Given request:
Go through the listing and copy every line word for word.

**** Items ****

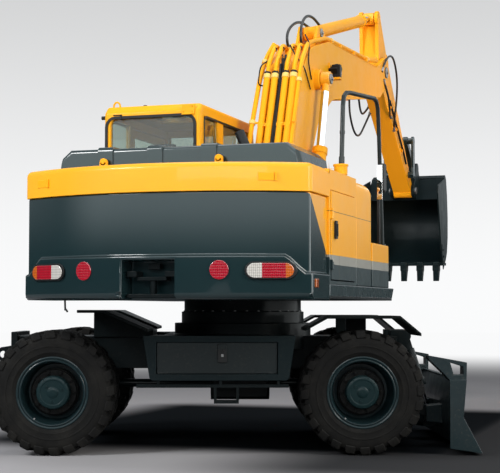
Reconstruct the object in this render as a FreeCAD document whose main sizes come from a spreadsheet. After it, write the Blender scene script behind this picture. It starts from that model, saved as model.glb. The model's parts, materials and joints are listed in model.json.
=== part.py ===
"""A wheeled excavator of the 18-tonne class, as separate pieces that move as the real ones do.

Row frame: +Y is the way the cab faces, +X is its right-hand side, +Z is up and the ground is z = 0.
The upper structure is drawn square to the row, and the undercarriage is turned beneath it.
Undercarriage pieces are drawn with +X towards the dozer blade and +Y away from the near wheels.
Boom, arm and bucket are each drawn about their own pin, +Y along the piece, and set at their angles.
"""
import FreeCAD
import Part
import Sketcher
import math
import os

Vector = FreeCAD.Vector

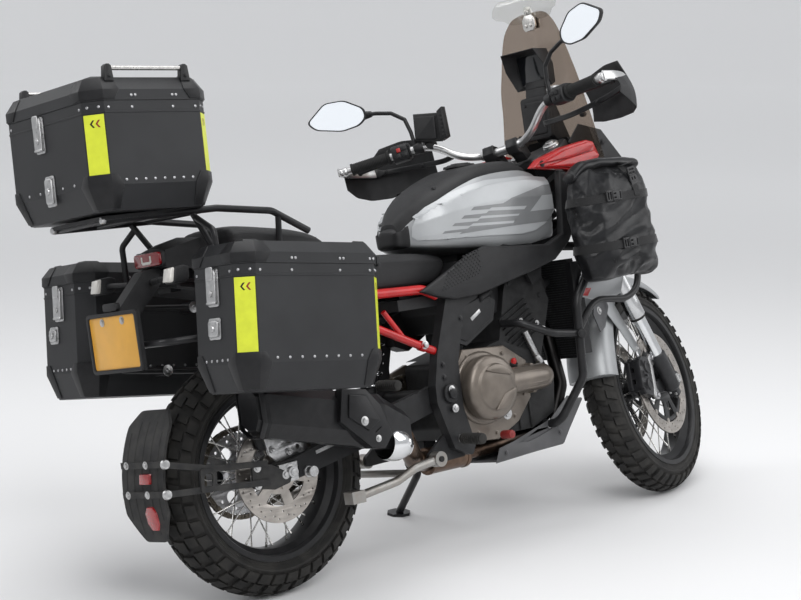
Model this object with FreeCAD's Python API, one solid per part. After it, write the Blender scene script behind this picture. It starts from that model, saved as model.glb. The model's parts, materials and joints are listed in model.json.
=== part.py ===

****

Output:
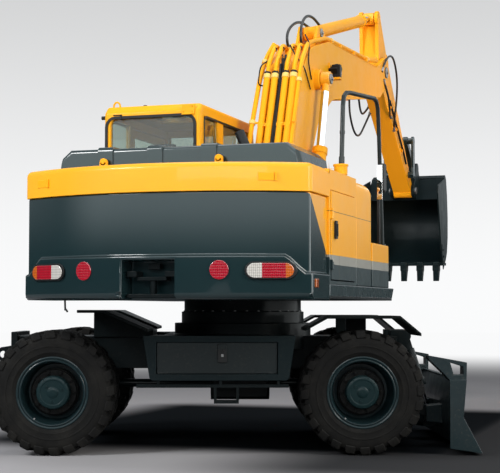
Reconstruct the object in this render as a FreeCAD document whose main sizes come from a spreadsheet. After it, write the Blender scene script behind this picture. It starts from that model, saved as model.glb. The model's parts, materials and joints are listed in model.json.
=== part.py ===
"""A wheeled excavator of the 18-tonne class, as separate pieces that move as the real ones do.

Row frame: +Y is the way the cab faces, +X is its right-hand side, +Z is up and the ground is z = 0.
The upper structure is drawn square to the row, and the undercarriage is turned beneath it.
Undercarriage pieces are drawn with +X towards the dozer blade and +Y away from the near wheels.
Boom, arm and bucket are each drawn about their own pin, +Y along the piece, and set at their angles.
"""
import FreeCAD
import Part
import Sketcher
import math
import os

Vector = FreeCAD.Vector

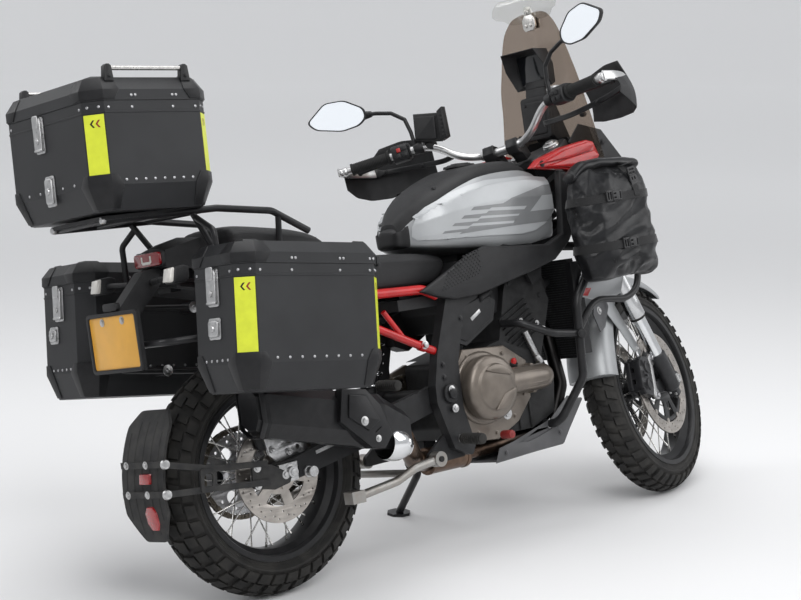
Model this object with FreeCAD's Python API, one solid per part. After it, write the Blender scene script behind this picture. It starts from that model, saved as model.glb. The model's parts, materials and joints are listed in model.json.
=== part.py ===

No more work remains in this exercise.